Take the concept of information transmittance, and transfer it over to modernization theory.

The theory of modernization contends that “international communication is the key to the process of modernization and development for the Third World” (Thussu, 42). Using the mass media, the west (or the Global North) would help transform traditional societies (the Global south and/or NICs). D. Lerner theorized, using people in the Middle East as a model, that “media helped the process of transition from a ‘traditional’ to a ‘modernized state’, characterizing the mass media as a ‘mobility multiplier’… forcing [individuals] to reassess their traditional way of life. (Thussu 45)” The mass flow of information into an individual, disrupting their senses and beliefs in order to transplant new ideas is another interesting concept. While I do not believe that they are correct in assuming that Western ideals are modern, and vice-versa, it is important to look at the method itself.

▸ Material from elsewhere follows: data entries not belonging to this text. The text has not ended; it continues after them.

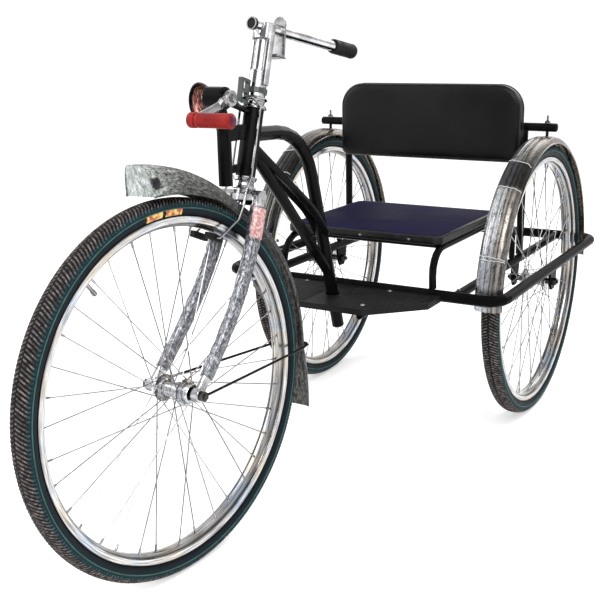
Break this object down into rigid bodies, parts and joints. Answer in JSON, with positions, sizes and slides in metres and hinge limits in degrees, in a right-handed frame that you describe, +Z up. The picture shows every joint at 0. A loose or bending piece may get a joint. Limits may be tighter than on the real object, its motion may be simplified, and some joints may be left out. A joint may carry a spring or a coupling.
{
  "type": "wheelchair tricycle",
  "caption": "Hand-cranked wheelchair tricycle with a flat seat, backrest, footboard, rear guards, tiller steering and a steered front wheel.",
  "frame": {"origin": "on the floor at the bottom centre of the tricycle's box", "axes": "+Z up, -Y forward, +X to the rider's left"},
  "size_m": [0.767, 1.8722, 1.0213],
  "materials": {
    "black_paint": "gloss enamel",
    "navy_board": "semi-matt covered board",
    "black_padding": "semi-matt vinyl padding",
    "steel": "plain",
    "chrome": "bright plated",
    "rubber": "matt",
    "black_plastic": "satin",
    "red_plastic": "satin"
  },
  "bodies": {
    "frame": {"main_frame": "black_paint", "chassis": "black_paint", "seat_frame": "black_paint", "back_frame": "black_paint", "seat": "navy_board", "footboard": "navy_board", "backrest": "black_padding", "rear_axle_left": "steel", "rear_axle_right": "steel", "rear_mudguard_left": "chrome", "rear_mudguard_right": "chrome", "crank_post": "black_paint", "lamp": "black_plastic"},
    "steering": {"fork": "chrome", "front_axle": "steel", "headset_low": "chrome", "headset_high": "chrome", "steering_column": "chrome", "tiller_grip": "black_plastic", "tiller_cap": "black_plastic", "tiller_plate": "chrome", "brake_bracket": "black_paint", "brake_stirrup": "chrome", "brake_pad_left": "rubber", "brake_pad_right": "rubber", "front_mudguard": "chrome", "front_mudguard_stay": "black_paint"},
    "front_wheel": {"front_tyre": "rubber", "front_wheel_rim": "chrome"},
    "rear_wheel_left": {"rear_tyre_left": "rubber", "rear_wheel_rim_left": "chrome"},
    "rear_wheel_right": {"rear_tyre_right": "rubber", "rear_wheel_rim_right": "chrome"},
    "crank": {"hand_crank": "chrome", "crank_grip": "red_plastic"}
  },
  "joints": [
    {"name": "steering_turn", "type": "hinge", "parent": "frame", "child": "steering", "pos_m": [0, -0.45829, 0.35544], "axis": [0, 0.2924, 0.9563], "range_deg": [-24, 36]},
    {"name": "front_wheel_spin", "type": "hinge", "parent": "steering", "child": "front_wheel", "pos_m": [-0.01244, -0.58211, 0.35525], "axis": [0.9945, -0.1, 0.0306], "continuous": true},
    {"name": "rear_wheel_left_spin", "type": "hinge", "parent": "frame", "child": "rear_wheel_left", "pos_m": [0.32, 0.52757, 0.35544], "axis": [1, 0, 0], "continuous": true},
    {"name": "rear_wheel_right_spin", "type": "hinge", "parent": "frame", "child": "rear_wheel_right", "pos_m": [-0.32, 0.52757, 0.35544], "axis": [1, 0, 0], "continuous": true},
    {"name": "hand_crank_spin", "type": "hinge", "parent": "frame", "child": "crank", "pos_m": [0, -0.42875, 0.8762], "axis": [1, 0, 0], "continuous": true}
  ]
}
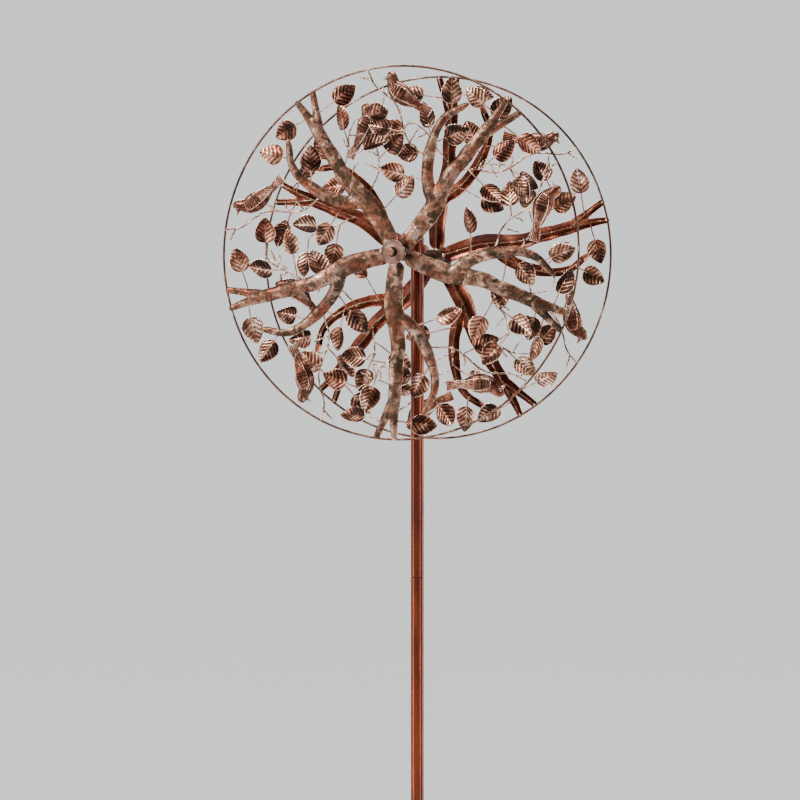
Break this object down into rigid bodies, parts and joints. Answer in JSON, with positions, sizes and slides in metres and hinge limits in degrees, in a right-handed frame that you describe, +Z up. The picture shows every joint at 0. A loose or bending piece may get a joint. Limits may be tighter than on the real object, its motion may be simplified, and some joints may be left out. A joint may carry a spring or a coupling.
{
  "type": "kinetic wind sculpture",
  "caption": "Garden wind sculpture: two ringed rotors of leafy branches with perched birds, back to back on one axle, spinning freely on a pole with a ground stake.",
  "frame": {"origin": "on the pole's axis at ground level, the underside of the stake's cross bar", "axes": "+Z up along the pole, -Y the way the front rotor faces, the axle lies along Y, +X to the right seen from the front"},
  "size_m": [0.6128, 0.2986, 2.137],
  "materials": {
    "bark": "sheet steel with a mottled bronze and copper patina, dark grey-green blotches, semi-matte",
    "leaf": "dark bronze stamped leaves and wire, with the ridges rubbed to bright pinkish copper, satin",
    "bird": "copper-brown embossed feathers with pinkish rubbed highlights, satin",
    "wire": "dark bronze round wire, satin",
    "disc": "matte pinkish bronze with a fine grain",
    "hub": "dark maroon bronze, satin",
    "pole": "deep red-brown copper enamel, glossy",
    "steel": "plain machined steel, slightly yellowed",
    "stake": "dark bronze powder coat, matte"
  },
  "bodies": {
    "stand": {"stake_strap_lower": "stake", "stake_strap_upper": "stake", "stake_socket": "stake", "pole_lower": "pole", "pole_middle": "pole", "pole_upper": "pole", "pole_cap": "disc", "axle": "steel", "front_cap_nut": "hub", "front_thrust_washer": "steel", "front_axle_sleeve": "steel", "rear_cap_nut": "hub", "rear_thrust_washer": "steel", "rear_axle_sleeve": "steel"},
    "front_rotor": {"front_ring": "wire", "front_hub_barrel": "hub", "front_face_disc": "disc", "front_outer_bearing": "steel", "front_inner_bearing": "steel", "front_branch_sheet_1": "bark", "front_leaf_sprig_1": "leaf", "front_bird_1": "bird", "front_branch_sheet_2": "bark", "front_leaf_sprig_2": "leaf", "front_bird_2": "bird", "front_branch_sheet_3": "bark", "front_leaf_sprig_3": "leaf", "front_bird_3": "bird", "front_branch_sheet_4": "bark", "front_leaf_sprig_4": "leaf", "front_bird_4": "bird", "front_branch_sheet_5": "bark", "front_leaf_sprig_5": "leaf", "front_bird_5": "bird"},
    "rear_rotor": {"rear_ring": "wire", "rear_hub_barrel": "hub", "rear_face_disc": "disc", "rear_outer_bearing": "steel", "rear_inner_bearing": "steel", "rear_branch_sheet_1": "bark", "rear_leaf_sprig_1": "leaf", "rear_bird_1": "bird", "rear_branch_sheet_2": "bark", "rear_leaf_sprig_2": "leaf", "rear_bird_2": "bird", "rear_branch_sheet_3": "bark", "rear_leaf_sprig_3": "leaf", "rear_bird_3": "bird", "rear_branch_sheet_4": "bark", "rear_leaf_sprig_4": "leaf", "rear_bird_4": "bird", "rear_branch_sheet_5": "bark", "rear_leaf_sprig_5": "leaf", "rear_bird_5": "bird"}
  },
  "joints": [
    {"name": "front_rotor_spin", "type": "hinge", "parent": "stand", "child": "front_rotor", "pos_m": [0, -0.1005, 1.6], "axis": [0, 1, 0], "continuous": true},
    {"name": "rear_rotor_spin", "type": "hinge", "parent": "stand", "child": "rear_rotor", "pos_m": [0, 0.1005, 1.6], "axis": [0, 1, 0], "continuous": true}
  ]
}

Let’s say that this IS how to modernize a country or a group, you can pump information into them like an IV, letting it flow like blood into their hearts and minds, and you can actually change what they think and how they feel. In the interest of modernization, we could look to the New Modernization Theory, as written by Inglehart and Wetzel, whose third pillar of New Modernization is that Modernization is not Westernization. This idea allows people to be modern, but still keep a majority of their customs. 

That is, as opposed to getting a complete blood transfusion from donors with different blood types, the body receives some new blood from the same blood type, and their blood is passed through a blood filter and reintroduced.